Example 1: A large advanced economy with falling annual inflation but sticky services.
Suppose headline CPI has fallen steadily over several releases, helped by lower energy prices and easier goods comparisons. At first glance, this looks like clear progress. But monthly core measures remain firm, and services inflation tied to wages is not easing much. In a dashboard, this economy would likely sit in cooling unevenly, not cooling clearly. The market implication would be that expected rate cuts may still be delayed or gradual. The practical reader takeaway: do not mistake lower headline inflation for a fully solved problem.
Example 2: An import-dependent emerging market with currency pressure.
Imagine annual inflation has moderated after a previous spike, but the local currency weakens sharply against the dollar. Fuel, food, and imported consumer goods start to face renewed price pressure. Monthly inflation begins to turn higher even though the year-over-year figure still looks improved. In the dashboard, this would move from cooling clearly toward stalled or re-accelerating. The external-risk note would highlight exchange-rate pass-through and financing conditions. For publishers covering what is happening in markets, this is where a simple country ranking can miss the story.
Example 3: A commodity exporter benefiting from lower domestic food and fuel pressure.
Now consider an economy where harvest conditions improve and global energy prices soften. Headline inflation drops materially, monthly prints calm down, and the policy gap narrows. Core inflation also starts to ease. This is a cleaner cooling clearly case. The next editorial question is whether the improvement is broad enough to affect central bank policy, bond yields, and consumer demand. Linking this interpretation to a rates tracker adds practical value for readers who follow the global economic outlook.
Example 4: A country with controlled prices and uneven market signals.
In some systems, subsidies or controls can suppress headline inflation temporarily. If official CPI is stable but shortages, exchange-rate distortions, or abrupt administrative price changes are visible in the background, the dashboard should note that comparability is limited. This is not about rejecting the data; it is about flagging interpretation risk. In a data visual journalism format, a confidence note can be more useful than overconfident commentary.
Example 5: A region hit by shipping disruption.
Suppose freight costs rise because a major trade route becomes less reliable. Imported goods inflation may begin to reappear first in economies highly exposed to those routes.
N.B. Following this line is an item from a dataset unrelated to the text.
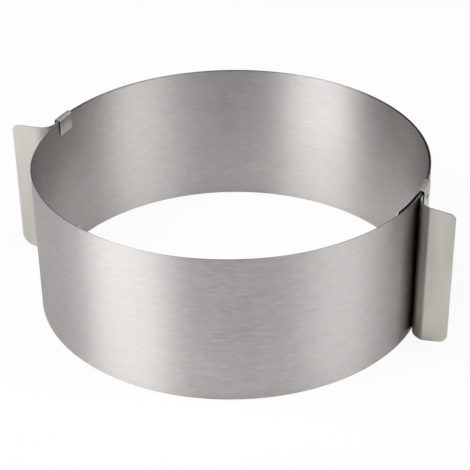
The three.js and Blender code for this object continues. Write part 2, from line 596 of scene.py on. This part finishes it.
@dataclass(frozen=True)
class BentLine:
    """A line in a plane, made of straight stretches and arcs that follow on smoothly."""

    start: Vector
    heading: float
    stretches: tuple[Stretch, ...]

    @property
    def length(self) -> float:
        """Returns the length of the whole line."""
        return sum(stretch.length for stretch in self.stretches)

    def at(self, distance: float) -> tuple[Vector, Vector]:
        """Finds a point on the line.

        Args:
            distance: How far along the line.

        Returns:
            The point, and the unit vector to the left of the line there.
        """
        place, heading, left = self.start.copy(), self.heading, distance
        for number, stretch in enumerate(self.stretches):
            is_last = number == len(self.stretches) - 1
            run = left if is_last else min(left, stretch.length)
            turned = stretch.turn * run / stretch.length
            if abs(turned) < LEAST_TURN:
                place += Vector((math.cos(heading), math.sin(heading))) * run
            else:
                radius = run / turned
                place += radius * Vector(
                    (
                        math.sin(heading + turned) - math.sin(heading),
                        math.cos(heading) - math.cos(heading + turned),
                    )
                )
            heading += turned
            left -= run
            if left <= 0.0:
                break
        return place, Vector((-math.sin(heading), math.cos(heading)))


@dataclass
class SheetBlank:
    """A flat blank of sheet metal before it is bent.

    Its length runs along X from 0, its thickness lies across Y = 0, and its width runs along Z.
    """

    length: float
    low: float
    high: float
    thickness: float
    rim_radius: float
    rim_flats: int = 2
    mesh: BMesh = field(default_factory=bmesh.new)

    def __post_init__(self) -> None:
        """Cuts the rectangle."""
        centre = Vector((self.length / 2, 0.0, (self.low + self.high) / 2))
        spread = Matrix.Diagonal((self.length, self.high - self.low, 1.0, 1.0))
        stand = Matrix.Rotation(QUARTER_TURN, 4, "X")
        bmesh.ops.create_grid(
            self.mesh,
            x_segments=1,
            y_segments=1,
            size=0.5,
            matrix=Matrix.Translation(centre) @ stand @ spread,
        )

    def round_corner(self, x: float, z: float, radius: float, flats: int) -> None:
        """Rounds the corner of the blank that lies nearest to a place.

        Args:
            x: The place along the length.
            z: The place across the width.
            radius: The corner's radius.
            flats: How many flats make the round.
        """
        place = Vector((x, 0.0, z))
        corner = min(self.mesh.verts, key=lambda vert: (vert.co - place).length)
        bmesh.ops.bevel(
            self.mesh,
            geom=[corner],
            offset=radius,
            segments=flats,
            profile=0.5,
            affect="VERTICES",
            material=-1,
        )

    def score(self, places: Sequence[float], normal: Vector) -> None:
        """Cuts across the blank at several places, so that it can bend there.

        Args:
            places: The distances from the origin along the normal.
            normal: The direction that the cuts are square to.
        """
        for place in places:
            bmesh.ops.bisect_plane(
                self.mesh,
                geom=[*self.mesh.verts, *self.mesh.edges, *self.mesh.faces],
                dist=MERGE_DISTANCE,
                plane_co=normal * place,
                plane_no=normal,
            )

    def score_across(self, places: Sequence[float]) -> None:
        """Cuts the blank at several distances along its length."""
        self.score(places, Vector((1.0, 0.0, 0.0)))

    def score_along(self, places: Sequence[float]) -> None:
        """Cuts the blank along its length, at several heights across its width."""
        self.score(places, UPRIGHT)

    def thicken(self, is_plain_rim: Callable[[BMEdge], bool]) -> None:
        """Gives the blank its thickness and breaks the sharp edge of its rim.

        Args:
            is_plain_rim: Says of a rim edge that it meets another piece and stays sharp.
        """
        bmesh.ops.solidify(self.mesh, geom=self.mesh.faces[:], thickness=self.thickness)
        middle = sum(vert.co.y for vert in self.mesh.verts) / len(self.mesh.verts)
        bmesh.ops.translate(self.mesh, vec=(0.0, -middle, 0.0), verts=self.mesh.verts[:])
        bmesh.ops.recalc_face_normals(self.mesh, faces=self.mesh.faces[:])
        rim = [
            edge
            for edge in self.mesh.edges
            if edge.calc_face_angle(0.0) > RIM_ANGLE
            and abs(edge.verts[0].co.y - edge.verts[1].co.y) < MERGE_DISTANCE
            and not is_plain_rim(edge)
        ]
        bmesh.ops.bevel(
            self.mesh,
            geom=rim,
            offset=self.rim_radius,
            segments=self.rim_flats,
            profile=0.5,
            affect="EDGES",
            clamp_overlap=True,
            material=-1,
        )

    def bend(self, place: Callable[[Vector], Vector]) -> None:
        """Moves every point of the flat blank to its place in the bent piece."""
        for vert in self.mesh.verts:
            vert.co = place(vert.co)


def steps(low: float, high: float, count: int) -> list[float]:
    """Returns the places between two ends that cut the way between them into equal parts."""
    return [low + (high - low) * number / count for number in range(1, count)]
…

A dashboard can tag these countries with the same external-risk marker even before headline CPI diverges significantly. That gives readers a forward-looking reason to revisit the page. It also ties inflation coverage to energy, trade, and supply chain reporting rather than treating CPI as an isolated statistic.
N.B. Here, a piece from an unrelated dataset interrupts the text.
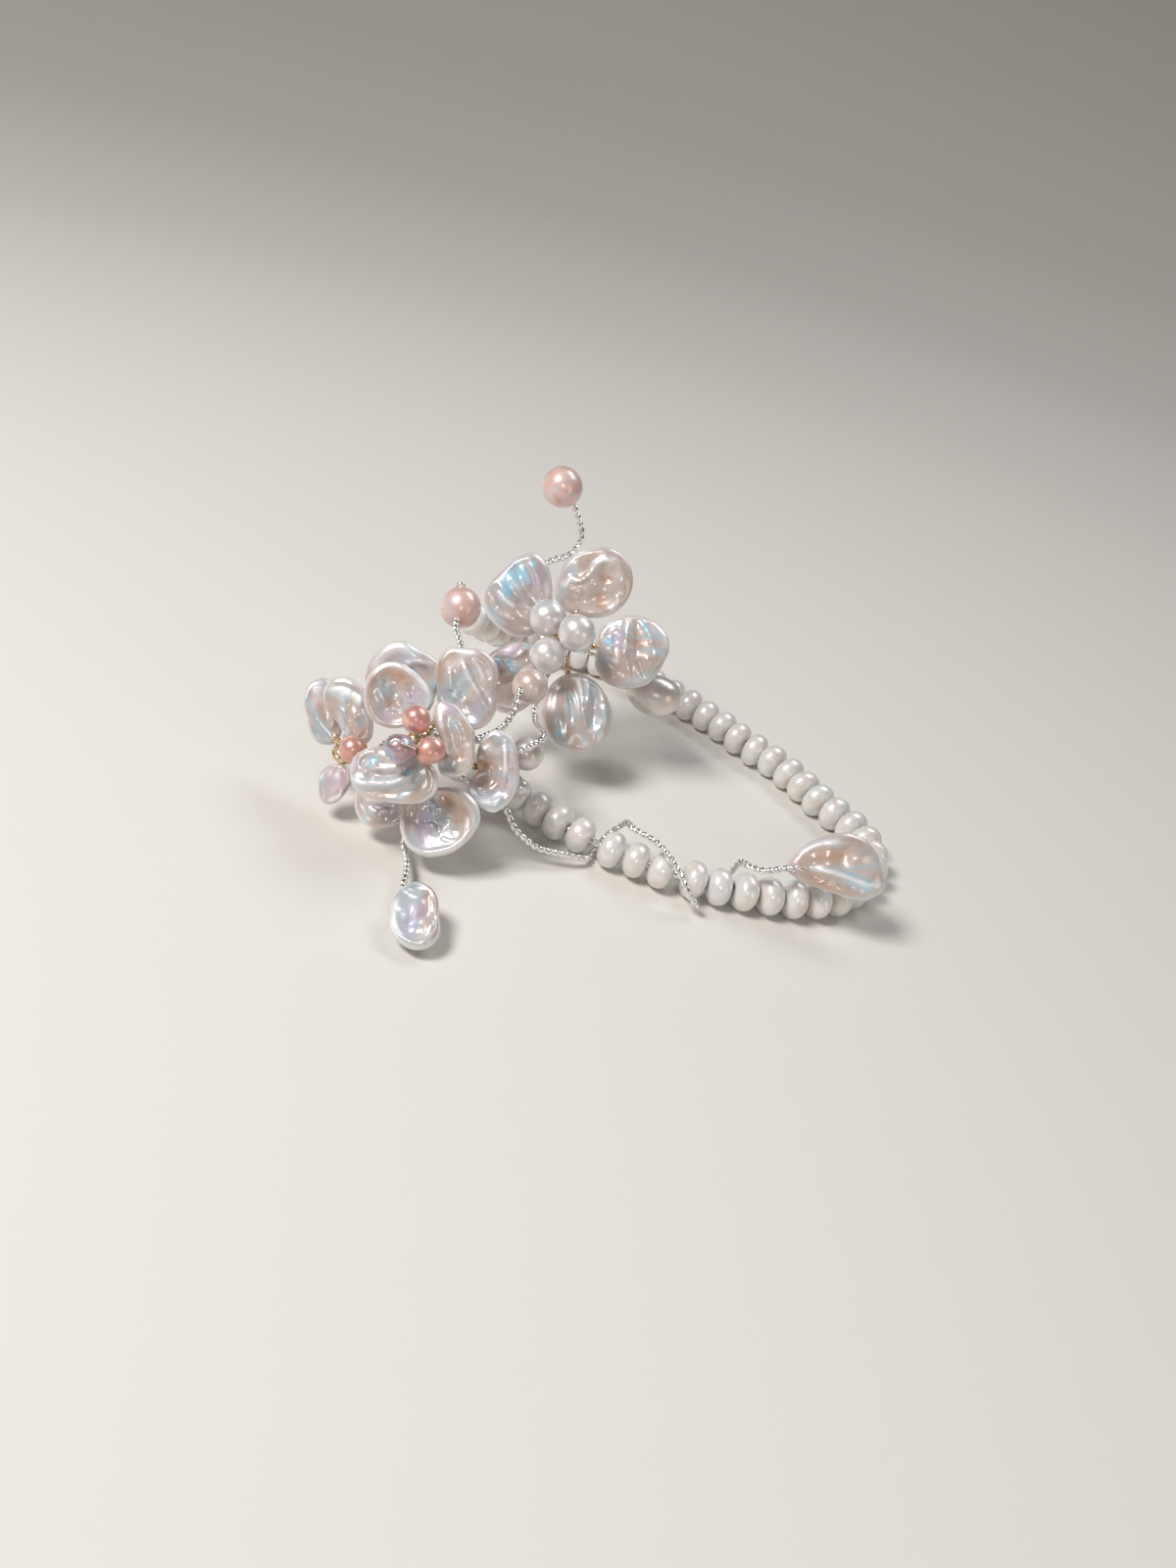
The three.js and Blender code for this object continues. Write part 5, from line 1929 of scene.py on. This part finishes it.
@dataclass
class Studio:
    """The plain pale floor, the soft lights and the camera.

    Attributes:
        floor_color: The floor's colour.
        floor_roughness: How matt the floor is.
        floor_sides: Sides of the floor's round.
        world_color: The colour of the light from all round.
        world_strength: Its strength.
        eye: Where the camera is, in design millimetres.
        lens: The camera's focal length, in millimetres.
        sensor: The camera's sensor width, in millimetres.
        nearest: The nearest thing the camera sees, in metres.
    """

    floor_color: tuple[float, float, float] = (0.76, 0.73, 0.68)
    floor_roughness: float = 0.75
    floor_sides: int = 96
    world_color: tuple[float, float, float] = (0.86, 0.86, 0.88)
    world_strength: float = 0.1
    eye: tuple[float, float, float] = (-5.0, -120.0, 72.994)
    lens: float = 27
    sensor: float = 36
    nearest: float = 0.005

    def floor(self) -> None:
        """A wide pale floor that rises into a bowl far away."""
        sides = self.floor_sides
        turns = np.arange(sides) / sides * 2 * math.pi
        places = [
            (radius * math.cos(turn) * MM, radius * math.sin(turn) * MM, height * MM)
            for radius, height in FLOOR_PROFILE for turn in turns
        ]
        faces = [tuple(reversed(range(sides)))]
        for ring in range(len(FLOOR_PROFILE) - 1):
            for side in range(sides):
                a, b = ring * sides + side, ring * sides + (side + 1) % sides
                faces.append((a, b, b + sides, a + sides))
        mesh = bpy.data.meshes.new("floor")
        mesh.from_pydata(places, [], faces)
        mesh.flip_normals()
        made = link_object("floor", mesh)
        material = bpy.data.materials.new("floor")
        material.use_nodes = True
        shader = material.node_tree.nodes["Principled BSDF"]
        shader.inputs["Base Color"].default_value = rgba(self.floor_color)
        shader.inputs["Roughness"].default_value = self.floor_roughness
        mesh.materials.append(material)
        made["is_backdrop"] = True

    def light(self, lamp: Lamp) -> None:
        """Hang an area light that is aimed at the bracelet.

        Args:
            lamp: What the light is like.
        """
        data = bpy.data.lights.new(lamp.name, "AREA")
        data.shape = "RECTANGLE"
        data.size, data.size_y = lamp.size[0] * MM, lamp.size[1] * MM
        data.energy = lamp.watts
        data.color = lamp.color
        made = bpy.data.objects.new(lamp.name, data)
        bpy.context.scene.collection.objects.link(made)
        made.location = Vector(lamp.place) * MM
        aim = Vector(LAMP_AIM) * MM - made.location
        made.rotation_euler = aim.to_track_quat("-Z", "Y").to_euler()

    def camera(self) -> None:
        """The camera at the photograph's place and angle."""
        lens = bpy.data.cameras.new("camera")
        lens.sensor_width = self.sensor
        lens.lens = self.lens
        lens.clip_start = self.nearest
        made = bpy.data.objects.new("camera", lens)
        bpy.context.scene.collection.objects.link(made)
        axes = Matrix((RIGHT, UP, OUT)).transposed().to_4x4()
        place = (np.array(self.eye) + SHIFT * (1, 1, 0)) * MM
        made.matrix_world = Matrix.Translation(Vector(place)) @ axes
        bpy.context.scene.camera = made

    def build(self) -> None:
        """Set up the whole studio."""
        self.floor()
        for lamp in LAMPS:
            self.light(lamp)
        world = bpy.data.worlds.new("studio")
        world.use_nodes = True
        glow = world.node_tree.nodes["Background"].inputs
        glow["Color"].default_value = rgba(self.world_color)
        glow["Strength"].default_value = self.world_strength
        bpy.context.scene.world = world
        bpy.context.scene.view_settings.view_transform = "Standard"
        self.camera()


def hold_in_box(mesh: bpy.types.Mesh) -> None:
    """Bring what stands a hair outside the CAD's box back to the box.

    Args:
        mesh: The mesh, its vertices in metres.
    """
    places = np.empty(len(mesh.vertices) * 3)
    mesh.vertices.foreach_get("co", places)
    held = np.clip(places.reshape(-1, 3), *np.array(CAD_BOUNDS))
    mesh.vertices.foreach_set("co", held.ravel())
    mesh.update()


def settle(piece: bpy.types.Object, finish: Finish, *nodes: str) -> None:
    """Hold a piece in the box, let it ride on the body and stand for its nodes.

    Args:
        piece: The finished piece.
        finish: Its finish; not used.
        *nodes: The CAD nodes it stands for.
    """
    hold_in_box(piece.data)
    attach(piece, "root")
    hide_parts(*nodes)
    LOG.info("%s: %d triangles", piece.name, len(piece.data.loops) - 2 * len(piece.data.polygons))


def write_sizes() -> None:
    """Log the CAD's and the looks' corners, in metres."""
    rows = [[round(value, 5) for value in corner] for corner in (*CAD_BOUNDS, *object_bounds())]
    names = ("cad_low", "cad_high", "look_low", "look_high")
    for name, row in zip(names, rows):
        LOG.info("%s %s", name, row)


def main() -> None:
    """Build every piece in order, then the studio."""
    logging.basicConfig(level=logging.INFO, format="%(name)s: %(message)s")
    group = nacre_group()
    nacres = {
        nacre.name: nacre.material(group)
        for nacre in (BUTTON, PETAL, WHITE, CREAM, CORAL, MAUVE, PINK, BLUSH)
    }
    silver = SILVER.material()
    # The wraps and spokes take a painted golden-brown reflection of the petals.
    hub_reflection = HUB_REFLECTION_METAL.material()
    band = BeadBand()
    beads = band.build(nacres[BUTTON.name])
    plain = PlainWire()
    core = plain.build("core_wire", band.route()[::CORE_THINNING], silver, radius=CORE_RADIUS)
    settle(beads, Finish.BUTTON, "bead_band")
    settle(core, Finish.SILVER, "bead_band")
    for petal in PETALS:
        piece = petal.build()
        piece.data.materials.append(nacres[PETAL.name])
        settle(piece, Finish.PETAL, petal.node)
    for pearl in PEARLS:
        piece = pearl.build()
        piece.data.materials.append(nacres[pearl.nacre.name])
        settle(piece, pearl.nacre.slot, pearl.node)
    twist = TwistedWire()
    settle(SprayWire(plain, twist).build(silver, hub_reflection), Finish.SILVER, "spray_wire")
    vine = TwistedWire(strand=VINE_STRAND, offset=VINE_OFFSET, group=twist.group)
    settle(vine.build("look_vine_wire", VINE_ROUTE, silver), Finish.SILVER, "vine_wire")
    settle(twist.build("look_leaf_wire", LEAF_STEM_ROUTE, silver), Finish.SILVER, "leaf_wire")
    Studio().build()
    write_sizes()


if __name__ == "__main__":
    main()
These examples show why the best inflation tracker is part calculator, part explainer. Readers want a repeatable method they can apply each time new data arrives. They also want enough context to understand why two countries with similar CPI readings may face very different policy choices.
For editorial teams building recurring coverage, this is where workflow matters. A well-designed dashboard can be updated quickly with new values, revised status labels, and a short note on what changed since the previous release. If you publish this as a recurring feature, companion reads such as Data-First Storytelling: Turning News Data into Evergreen International Features and Building a Global News Desk on a Budget: Tools and Workflows for Independent Publishers can help turn a one-off article into a dependable product.
When to recalculate
A global inflation dashboard only stays useful if readers know when the framework should be updated. In practice, there are several clear triggers.
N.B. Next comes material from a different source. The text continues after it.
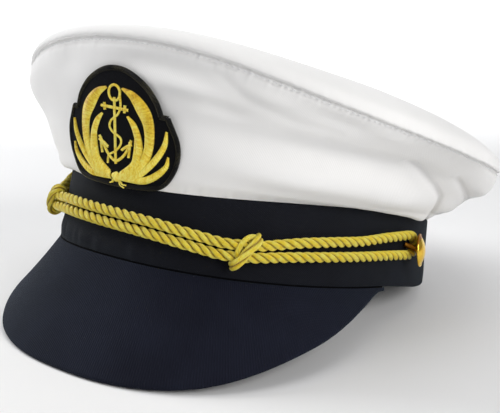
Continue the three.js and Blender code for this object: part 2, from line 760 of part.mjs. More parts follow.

Recalculate after each major CPI release cycle.
The most obvious update moment is when new inflation prints arrive. Even if the numbers change only modestly, a dashboard may need fresh status labels because momentum can shift before headline rates do.
Recalculate when central bank benchmarks move.
A country can look very different after a policy decision. If rates are raised, held unexpectedly, or cut despite sticky inflation, the policy context changes immediately. That is why inflation coverage should often be paired with a rates tracker.
Recalculate after energy and food shocks.
Oil, gas, grains, and weather can quickly alter inflation paths across multiple economies. If your audience follows market implications of world events, these shocks deserve a dashboard refresh even before all official CPI data catches up.
Recalculate when exchange rates move sharply.
For many economies, currency weakness or strength changes the inflation outlook through import prices. This is especially important for readers tracking countries vulnerable to external financing conditions.
Recalculate when trade routes or sanctions change.
New sanctions, port disruptions, or shipping detours may not show up in CPI immediately, but they can alter the next few releases. Adding a risk marker early gives readers a better inflation tracker than a backward-looking chart alone.
Recalculate around elections and major fiscal changes.
Tax changes, subsidy adjustments, public wage decisions, and campaign-era spending can all affect inflation expectations. In some countries, politics is part of the inflation story, not just background noise.
For a practical workflow, end each dashboard update with a short checklist:
- Did headline inflation move?
- Did monthly momentum confirm or contradict the annual trend?
- Did core inflation improve?
- Did the central bank signal a different reaction function?
- Did external risks such as oil, shipping, sanctions, or elections change the next-release outlook?
That checklist turns an inflation article into a reusable tool. It also gives readers a reason to return whenever the inputs change. If you publish for international audiences, consider presenting both the latest classification and the one-month-prior classification so readers can see what shifted. Clear update notes often matter more than longer analysis.
The main editorial lesson is simple: a useful global inflation dashboard is not a static league table. It is a living framework for comparing direction, pressure, and risk across economies. Build it around transparent assumptions, use categories rather than false precision, and revisit it when new data, rates, or external shocks change the picture. Done well, it becomes one of the most dependable forms of data driven news in the global markets file.